:: Input rows ::

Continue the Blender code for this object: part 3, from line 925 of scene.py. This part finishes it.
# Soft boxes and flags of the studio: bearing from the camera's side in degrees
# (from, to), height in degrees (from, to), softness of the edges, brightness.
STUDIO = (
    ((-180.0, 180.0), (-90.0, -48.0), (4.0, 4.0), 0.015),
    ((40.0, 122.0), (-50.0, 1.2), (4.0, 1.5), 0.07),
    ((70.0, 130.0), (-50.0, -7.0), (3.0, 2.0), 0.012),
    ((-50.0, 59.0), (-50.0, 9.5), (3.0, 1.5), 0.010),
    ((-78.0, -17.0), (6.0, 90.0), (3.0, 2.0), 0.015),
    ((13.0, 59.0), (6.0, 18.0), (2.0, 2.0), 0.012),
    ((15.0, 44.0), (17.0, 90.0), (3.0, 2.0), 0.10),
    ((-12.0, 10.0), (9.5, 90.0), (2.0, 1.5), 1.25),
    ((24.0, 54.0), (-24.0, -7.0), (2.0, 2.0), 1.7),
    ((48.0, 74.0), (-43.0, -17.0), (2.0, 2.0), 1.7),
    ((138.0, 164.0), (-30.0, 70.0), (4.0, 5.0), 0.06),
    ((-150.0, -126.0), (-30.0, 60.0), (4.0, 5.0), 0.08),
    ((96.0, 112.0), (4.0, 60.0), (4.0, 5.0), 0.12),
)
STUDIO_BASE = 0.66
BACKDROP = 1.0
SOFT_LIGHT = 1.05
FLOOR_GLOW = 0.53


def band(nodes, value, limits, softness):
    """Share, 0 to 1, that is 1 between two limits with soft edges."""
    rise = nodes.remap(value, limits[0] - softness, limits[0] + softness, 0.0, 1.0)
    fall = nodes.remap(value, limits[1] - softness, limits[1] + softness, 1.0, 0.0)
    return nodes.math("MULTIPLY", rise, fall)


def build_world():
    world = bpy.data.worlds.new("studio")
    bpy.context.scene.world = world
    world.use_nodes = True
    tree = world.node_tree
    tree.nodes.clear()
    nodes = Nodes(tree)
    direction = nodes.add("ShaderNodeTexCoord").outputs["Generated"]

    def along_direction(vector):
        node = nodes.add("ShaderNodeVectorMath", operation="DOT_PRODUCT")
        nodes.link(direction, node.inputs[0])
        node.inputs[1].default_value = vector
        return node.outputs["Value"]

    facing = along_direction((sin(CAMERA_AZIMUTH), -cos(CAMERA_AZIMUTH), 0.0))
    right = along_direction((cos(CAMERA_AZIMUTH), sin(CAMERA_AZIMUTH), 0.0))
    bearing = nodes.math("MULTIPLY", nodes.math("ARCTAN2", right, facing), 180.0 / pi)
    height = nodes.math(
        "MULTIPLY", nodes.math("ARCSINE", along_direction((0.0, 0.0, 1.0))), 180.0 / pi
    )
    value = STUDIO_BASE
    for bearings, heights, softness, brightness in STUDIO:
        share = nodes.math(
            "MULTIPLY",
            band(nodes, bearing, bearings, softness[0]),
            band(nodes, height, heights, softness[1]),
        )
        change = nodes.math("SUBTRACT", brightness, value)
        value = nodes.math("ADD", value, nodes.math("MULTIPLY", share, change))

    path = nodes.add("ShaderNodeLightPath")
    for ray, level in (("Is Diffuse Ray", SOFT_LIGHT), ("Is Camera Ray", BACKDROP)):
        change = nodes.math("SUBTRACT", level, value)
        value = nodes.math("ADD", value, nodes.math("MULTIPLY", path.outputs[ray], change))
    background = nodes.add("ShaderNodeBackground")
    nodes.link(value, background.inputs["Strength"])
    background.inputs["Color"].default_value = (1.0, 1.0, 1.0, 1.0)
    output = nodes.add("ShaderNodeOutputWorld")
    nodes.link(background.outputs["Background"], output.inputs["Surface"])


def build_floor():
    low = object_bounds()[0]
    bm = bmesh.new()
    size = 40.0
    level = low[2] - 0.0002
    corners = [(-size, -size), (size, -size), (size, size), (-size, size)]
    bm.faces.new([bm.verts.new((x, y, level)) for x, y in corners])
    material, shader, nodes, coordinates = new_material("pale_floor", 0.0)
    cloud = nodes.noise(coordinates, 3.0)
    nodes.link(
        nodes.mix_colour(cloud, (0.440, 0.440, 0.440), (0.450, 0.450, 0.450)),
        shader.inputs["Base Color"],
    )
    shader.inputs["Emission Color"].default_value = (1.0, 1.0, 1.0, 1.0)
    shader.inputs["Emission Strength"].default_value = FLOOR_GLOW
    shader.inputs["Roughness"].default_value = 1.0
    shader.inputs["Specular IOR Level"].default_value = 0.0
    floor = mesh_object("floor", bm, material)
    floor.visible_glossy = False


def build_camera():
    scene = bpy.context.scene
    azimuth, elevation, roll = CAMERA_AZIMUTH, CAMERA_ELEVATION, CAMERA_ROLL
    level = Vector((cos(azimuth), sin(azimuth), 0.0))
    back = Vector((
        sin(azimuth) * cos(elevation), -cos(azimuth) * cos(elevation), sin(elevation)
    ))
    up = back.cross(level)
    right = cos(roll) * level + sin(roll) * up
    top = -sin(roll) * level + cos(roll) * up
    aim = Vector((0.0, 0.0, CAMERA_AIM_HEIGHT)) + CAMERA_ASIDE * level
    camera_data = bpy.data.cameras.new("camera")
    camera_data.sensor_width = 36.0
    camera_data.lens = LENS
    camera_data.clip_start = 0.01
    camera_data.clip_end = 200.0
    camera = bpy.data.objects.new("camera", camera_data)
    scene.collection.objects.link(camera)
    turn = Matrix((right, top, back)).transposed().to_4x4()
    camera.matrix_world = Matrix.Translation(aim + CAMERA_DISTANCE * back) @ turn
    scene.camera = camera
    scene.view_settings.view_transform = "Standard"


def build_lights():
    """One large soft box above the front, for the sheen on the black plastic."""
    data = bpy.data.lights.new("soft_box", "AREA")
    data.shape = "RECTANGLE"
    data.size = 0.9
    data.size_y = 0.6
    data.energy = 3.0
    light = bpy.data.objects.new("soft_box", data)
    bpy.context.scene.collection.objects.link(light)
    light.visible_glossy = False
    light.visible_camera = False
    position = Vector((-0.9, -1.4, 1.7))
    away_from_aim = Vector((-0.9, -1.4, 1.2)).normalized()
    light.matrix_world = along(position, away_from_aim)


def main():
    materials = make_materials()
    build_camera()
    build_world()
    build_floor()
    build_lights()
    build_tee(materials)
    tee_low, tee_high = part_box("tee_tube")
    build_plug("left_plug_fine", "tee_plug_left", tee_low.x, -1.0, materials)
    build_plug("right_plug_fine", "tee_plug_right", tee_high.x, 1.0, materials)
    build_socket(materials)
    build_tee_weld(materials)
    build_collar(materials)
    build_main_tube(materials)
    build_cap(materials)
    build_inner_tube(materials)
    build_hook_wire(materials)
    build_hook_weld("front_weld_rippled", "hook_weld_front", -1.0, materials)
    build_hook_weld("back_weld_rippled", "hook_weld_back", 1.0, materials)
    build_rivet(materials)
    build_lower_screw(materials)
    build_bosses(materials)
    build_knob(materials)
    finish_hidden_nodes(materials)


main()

:::
:: Input rows ::

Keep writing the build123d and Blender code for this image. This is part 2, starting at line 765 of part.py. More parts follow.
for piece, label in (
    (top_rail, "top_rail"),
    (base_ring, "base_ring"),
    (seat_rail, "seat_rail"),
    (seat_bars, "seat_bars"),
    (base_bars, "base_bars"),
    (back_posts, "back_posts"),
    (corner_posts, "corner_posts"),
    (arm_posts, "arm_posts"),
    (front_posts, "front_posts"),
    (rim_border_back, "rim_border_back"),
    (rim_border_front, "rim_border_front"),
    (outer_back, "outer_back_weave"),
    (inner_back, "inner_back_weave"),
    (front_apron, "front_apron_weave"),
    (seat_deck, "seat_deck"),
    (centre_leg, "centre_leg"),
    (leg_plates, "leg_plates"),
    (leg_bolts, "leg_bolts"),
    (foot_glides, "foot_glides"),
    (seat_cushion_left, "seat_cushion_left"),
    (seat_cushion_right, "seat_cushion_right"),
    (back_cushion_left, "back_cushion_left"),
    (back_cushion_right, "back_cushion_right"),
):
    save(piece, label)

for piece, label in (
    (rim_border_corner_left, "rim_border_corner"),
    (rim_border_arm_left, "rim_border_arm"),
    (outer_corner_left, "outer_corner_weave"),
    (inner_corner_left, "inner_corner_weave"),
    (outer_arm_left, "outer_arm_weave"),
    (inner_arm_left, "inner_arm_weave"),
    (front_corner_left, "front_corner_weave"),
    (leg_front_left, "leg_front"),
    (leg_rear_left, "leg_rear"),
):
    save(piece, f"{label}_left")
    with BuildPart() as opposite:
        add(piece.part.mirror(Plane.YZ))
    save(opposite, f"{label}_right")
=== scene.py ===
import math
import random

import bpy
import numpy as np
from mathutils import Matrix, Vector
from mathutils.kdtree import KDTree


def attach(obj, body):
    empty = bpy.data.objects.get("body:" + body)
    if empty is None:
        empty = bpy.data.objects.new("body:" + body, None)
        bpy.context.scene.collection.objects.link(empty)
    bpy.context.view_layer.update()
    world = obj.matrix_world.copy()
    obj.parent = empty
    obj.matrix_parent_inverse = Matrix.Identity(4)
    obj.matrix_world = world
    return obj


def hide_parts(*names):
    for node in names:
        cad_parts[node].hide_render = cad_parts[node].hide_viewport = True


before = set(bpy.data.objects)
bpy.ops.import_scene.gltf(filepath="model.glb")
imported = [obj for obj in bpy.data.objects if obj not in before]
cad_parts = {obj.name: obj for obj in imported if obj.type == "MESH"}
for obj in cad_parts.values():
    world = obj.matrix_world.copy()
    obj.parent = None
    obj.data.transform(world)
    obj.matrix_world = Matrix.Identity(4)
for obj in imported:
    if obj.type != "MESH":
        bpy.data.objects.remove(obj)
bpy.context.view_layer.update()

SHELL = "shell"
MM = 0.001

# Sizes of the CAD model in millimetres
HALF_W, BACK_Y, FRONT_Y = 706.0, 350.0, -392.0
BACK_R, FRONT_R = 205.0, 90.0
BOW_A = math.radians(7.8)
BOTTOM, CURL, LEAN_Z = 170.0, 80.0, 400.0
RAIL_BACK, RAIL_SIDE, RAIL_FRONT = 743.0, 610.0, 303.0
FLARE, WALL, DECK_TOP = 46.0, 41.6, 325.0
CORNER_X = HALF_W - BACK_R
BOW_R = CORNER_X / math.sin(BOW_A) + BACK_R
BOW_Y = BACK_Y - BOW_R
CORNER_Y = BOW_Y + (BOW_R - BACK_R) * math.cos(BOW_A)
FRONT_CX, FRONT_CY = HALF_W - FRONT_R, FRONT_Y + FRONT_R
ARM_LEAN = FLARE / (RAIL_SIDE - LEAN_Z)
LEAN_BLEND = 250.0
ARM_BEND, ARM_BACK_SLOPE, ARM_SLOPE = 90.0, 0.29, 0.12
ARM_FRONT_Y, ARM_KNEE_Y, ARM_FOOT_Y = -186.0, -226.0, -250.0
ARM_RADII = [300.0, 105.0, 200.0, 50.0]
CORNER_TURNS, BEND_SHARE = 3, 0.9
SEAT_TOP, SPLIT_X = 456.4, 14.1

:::
:: Input rows ::

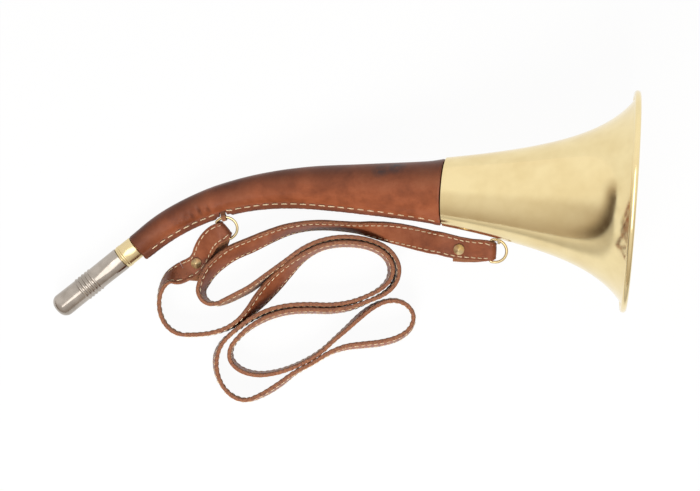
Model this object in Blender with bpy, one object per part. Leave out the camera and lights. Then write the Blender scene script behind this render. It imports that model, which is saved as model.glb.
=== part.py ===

:::

**Work to do:** Only the lines from the one with "with BuildPart() as" to the one with "obj.matrix_world = Matrix.Identity(4)" are wanted; extract them exactly, both ends included.

**Response for this exercise:**
    with BuildPart() as opposite:
        add(piece.part.mirror(Plane.YZ))
    save(opposite, f"{label}_right")
=== scene.py ===
import math
import random

import bpy
import numpy as np
from mathutils import Matrix, Vector
from mathutils.kdtree import KDTree


def attach(obj, body):
    empty = bpy.data.objects.get("body:" + body)
    if empty is None:
        empty = bpy.data.objects.new("body:" + body, None)
        bpy.context.scene.collection.objects.link(empty)
    bpy.context.view_layer.update()
    world = obj.matrix_world.copy()
    obj.parent = empty
    obj.matrix_parent_inverse = Matrix.Identity(4)
    obj.matrix_world = world
    return obj


def hide_parts(*names):
    for node in names:
        cad_parts[node].hide_render = cad_parts[node].hide_viewport = True


before = set(bpy.data.objects)
bpy.ops.import_scene.gltf(filepath="model.glb")
imported = [obj for obj in bpy.data.objects if obj not in before]
cad_parts = {obj.name: obj for obj in imported if obj.type == "MESH"}
for obj in cad_parts.values():
    world = obj.matrix_world.copy()
    obj.parent = None
    obj.data.transform(world)
    obj.matrix_world = Matrix.Identity(4)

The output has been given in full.